In order to investigate this gap between academic research and applications in the industry, BIFOLD researcher David Justen started the POLAR project as a collaboration of academia and industry with researchers from TU Berlin, Hasso Plattner Institute Potsdam, Ecole Polytechnique Paris, SAP, Google, Snowflake, and InfluxData. The group found two major hurdles for the adoption of AQP in practice: 1) As the intertwining of compilation and execution phases breaks with fundamental paradigms of database systems design, AQP approaches can be difficult to integrate into existing database systems as large parts of the code must be rewritten. 2) Prior AQP approaches often produce significant performance overheads and are not competitive with existing non-adaptive systems whenever those systems compile good query plans.

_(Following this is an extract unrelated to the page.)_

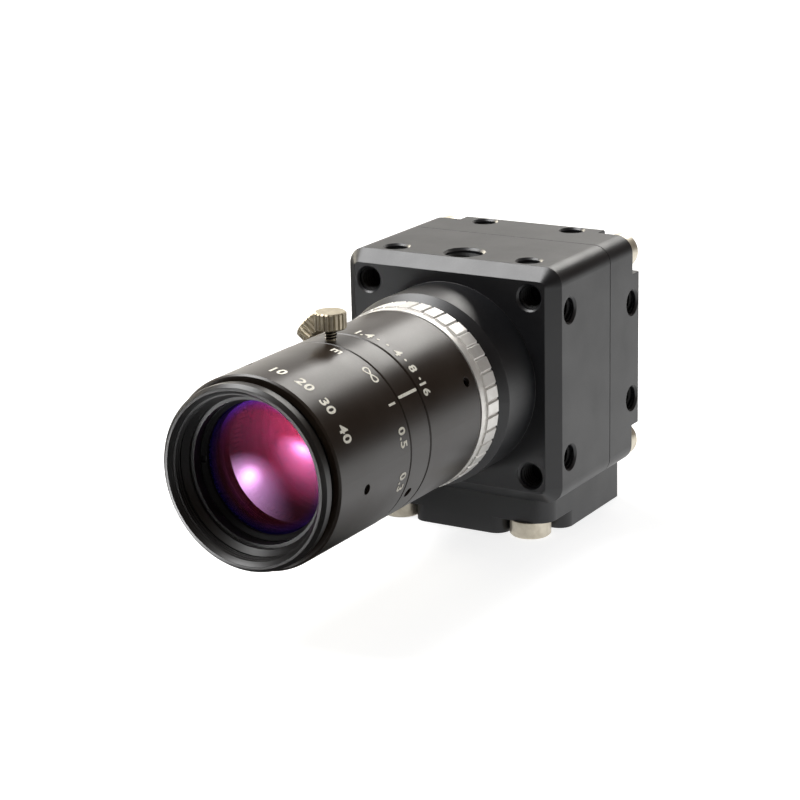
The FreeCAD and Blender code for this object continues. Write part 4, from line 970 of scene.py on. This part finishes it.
class Paintbox:
    """Makes each finish's material once, when it is first asked for."""

    def __init__(self) -> None:
        """Starts with nothing made."""
        self.made: dict[Finish, bpy.types.Material] = {}

    def get(self, finish: Finish) -> bpy.types.Material:
        """Finds or makes the material of a finish.

        Args:
            finish: the finish.

        Returns:
            Its material.
        """
        if finish not in self.made:
            self.made[finish] = finish.value.build()
        return self.made[finish]

    def dress(self, finish: Finish, *nodes: str) -> None:
        """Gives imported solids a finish.

        Args:
            finish: the finish.
            nodes: names of the solids.
        """
        for name in nodes:
            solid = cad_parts[name]
            solid.data.materials.clear()
            solid.data.materials.append(self.get(finish))


PAINTBOX = Paintbox()


# ---------------------------------------------------------------- sub-assemblies
@dataclass
class Housing:
    """Front case, rear cover and their tapped holes."""

    m4: ScrewThread = ScrewThread(root=2.0, crest=1.62, pitch=0.7, length=3.6)
    m4_short: ScrewThread = ScrewThread(root=2.0, crest=1.62, pitch=0.7, length=1.6)
    tripod: ScrewThread = ScrewThread(root=3.175, crest=2.6, pitch=1.27, length=4.2)
    half: float = 20.0
    front_pitch: float = 30.2
    side_front_pitch: float = 25.0
    side_front_y: float = 5.0
    side_rear_pitch: float = 17.0
    side_rear_y: float = 28.6
    tripod_y: float = 5.9
    sink: float = 0.75

    def holes(self) -> list[tuple[str, ScrewThread, Side, tuple[float, float, float]]]:
        """Lists every tapped hole.

        Returns:
            Name, thread, side and mouth of each, its mouth in mm from the lens axis and the
            front face.
        """
        half = self.front_pitch / 2
        spots = ((1, 1), (1, -1), (-1, 1), (-1, -1))
        found = [
            (f"front_thread_{number}", self.m4, Side.FRONT, (i * half, 0.0, j * half))
            for number, (i, j) in enumerate(spots, start=1)
        ]
        rows = (
            ("front", self.side_front_pitch / 2, self.side_front_y, self.m4_short),
            ("rear", self.side_rear_pitch / 2, self.side_rear_y, self.m4),
        )
        for label, half, y, thread in rows:
            for sign, word in ((1, "upper"), (-1, "lower")):
                found.append((f"right_{label}_{word}_thread", thread, Side.RIGHT, (self.half, y, sign * half)))
                found.append((f"left_{label}_{word}_thread", thread, Side.LEFT, (-self.half, y, sign * half)))
            for sign, word in ((1, "right"), (-1, "left")):
                found.append((f"top_{label}_{word}_thread", thread, Side.TOP, (sign * half, y, self.half)))
        found.append(("top_tripod_thread", self.tripod, Side.TOP, (0.0, self.tripod_y, self.half)))
        return found

    def build(self, paintbox: Paintbox) -> list[bpy.types.Object]:
        """Dresses the housing and cuts its threads.

        Args:
            paintbox: where the materials come from.

        Returns:
            The new pieces.
        """
        paintbox.dress(Finish.HOUSING, "front_case", "rear_cover")
        paintbox.dress(Finish.STEEL, "cover_screws")
        # The threads take the darker finish that paints the shade in the holes.
        finish = paintbox.get(Finish.THREAD)
        made = []
        for name, thread, side, mouth in self.holes():
            inward = np.array(side.value, float)
            start = DATUM.point(*mouth) + inward * self.sink * MM
            made.append(thread.build(name, start, inward, finish, "housing", "black_anodised"))
        return made


@dataclass
class MountingBase:
    """The foot with its tripod thread and low-head screws."""

    tripod: ScrewThread = ScrewThread(root=3.175, crest=2.6, pitch=1.27, length=4.0)
    sink: float = 0.8

    def build(self, paintbox: Paintbox) -> list[bpy.types.Object]:
        """Dresses the base and cuts its tripod thread.

        Args:
            paintbox: where the materials come from.

        Returns:
            The new pieces.
        """
        paintbox.dress(Finish.HOUSING, "mounting_base")
        paintbox.dress(Finish.STEEL, "base_screws")
        finish = paintbox.get(Finish.HOUSING)
        inward = np.array(Side.FOOT.value, float)
        mouth = inward * self.sink * MM
        return [self.tripod.build("base_tripod_thread", mouth, inward, finish, "housing", "black_anodised")]


@dataclass
class Electronics:
    """Boards, sensor, filter and rear sockets."""

    def build(self, paintbox: Paintbox) -> list[bpy.types.Object]:
        """Dresses the boards and sockets; nothing is added.

        Args:
            paintbox: where the materials come from.

        Returns:
            The new pieces.
        """
        paintbox.dress(Finish.BOARD, "sensor_board", "processor_board", "interface_board")
        paintbox.dress(Finish.CERAMIC, "image_sensor")
        paintbox.dress(Finish.WINDOW_GLASS, "sensor_glass")
        paintbox.dress(Finish.FILTER_GLASS, "ir_filter")
        paintbox.dress(Finish.CAVITY, "filter_ring")
        paintbox.dress(Finish.NICKEL, "front_standoffs", "rear_standoffs")
        paintbox.dress(Finish.STEEL, "board_screws", "jack_screws")
        paintbox.dress(Finish.INSERT, "board_connector_front", "board_connector_rear")
        paintbox.dress(Finish.INSERT, "data_socket_insert", "io_socket_insert")
        paintbox.dress(Finish.CHIP, "processor_chips")
        paintbox.dress(Finish.SOCKET, "data_socket_shell", "io_socket_shell")
        paintbox.dress(Finish.GOLD, "io_pins")
        paintbox.dress(Finish.LIGHT, "status_light")
        return []


@dataclass
class LockScrew:
    """A knurled lock screw: its head is a solid, its visible thread is added."""

    name: str
    node: str
    body: str
    angle: float
    y: float
    barrel: float = 15.0
    gap: float = 0.15
    thread: ScrewThread = ScrewThread(root=0.8, crest=1.0, pitch=0.42, length=1.5, per_turn=24)

    def build(self, paintbox: Paintbox) -> list[bpy.types.Object]:
        """Dresses the screw and adds the thread between head and barrel.

        Args:
            paintbox: where the materials come from.

        Returns:
            The new pieces.
        """
        paintbox.dress(Finish.NICKEL, self.node)
        turn = np.radians(self.angle)
        outward = np.array([np.cos(turn), 0.0, np.sin(turn)])
        start = DATUM.point(0.0, self.y, 0.0) + outward * (self.barrel + self.gap) * MM
        finish = paintbox.get(Finish.DARK_STEEL)
        return [self.thread.build(self.name + "_thread", start, outward, finish, self.body, "nickel_brass")]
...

To reduce the adoption barrier for AQP, the research group introduced POLAR, an adaptive join reordering technique specifically focused on non-invasive integration and low overhead. For simpler integration, POLAR keeps the compilation and execution phases separate and only generates a small set of plan options during the compilation phase. For overhead mitigation, POLAR selects the plan options in a way that always allows it to fall back on the database system’s original plan choice without recomputing any of the input data. Moreover, it introduces a probabilistic regret bound in the execution phase to decide which plan options to use.

As a testbed for a set of performance benchmarks, the researchers integrated a POLAR prototype into DuckDB, a modern, state-of-the-art, open-source database system. In a benchmark on a real database from the Internet Movie Database (IMDb), POLAR could improve the execution time of some queries by up to 9x without any noticeable overhead on queries, for which DuckDB already compiled well-performing plans. Moreover, the POLAR prototype in DuckDB outperformed state-of-the-art AQP systems by up to 15x for entire workloads.

With POLAR, the research group introduces an adaptive query processing technique that lowers the adoption barrier for existing database systems while decreasing the risk of performance cliffs from ill-performing query plans. All of the group’s code contributions are open-source.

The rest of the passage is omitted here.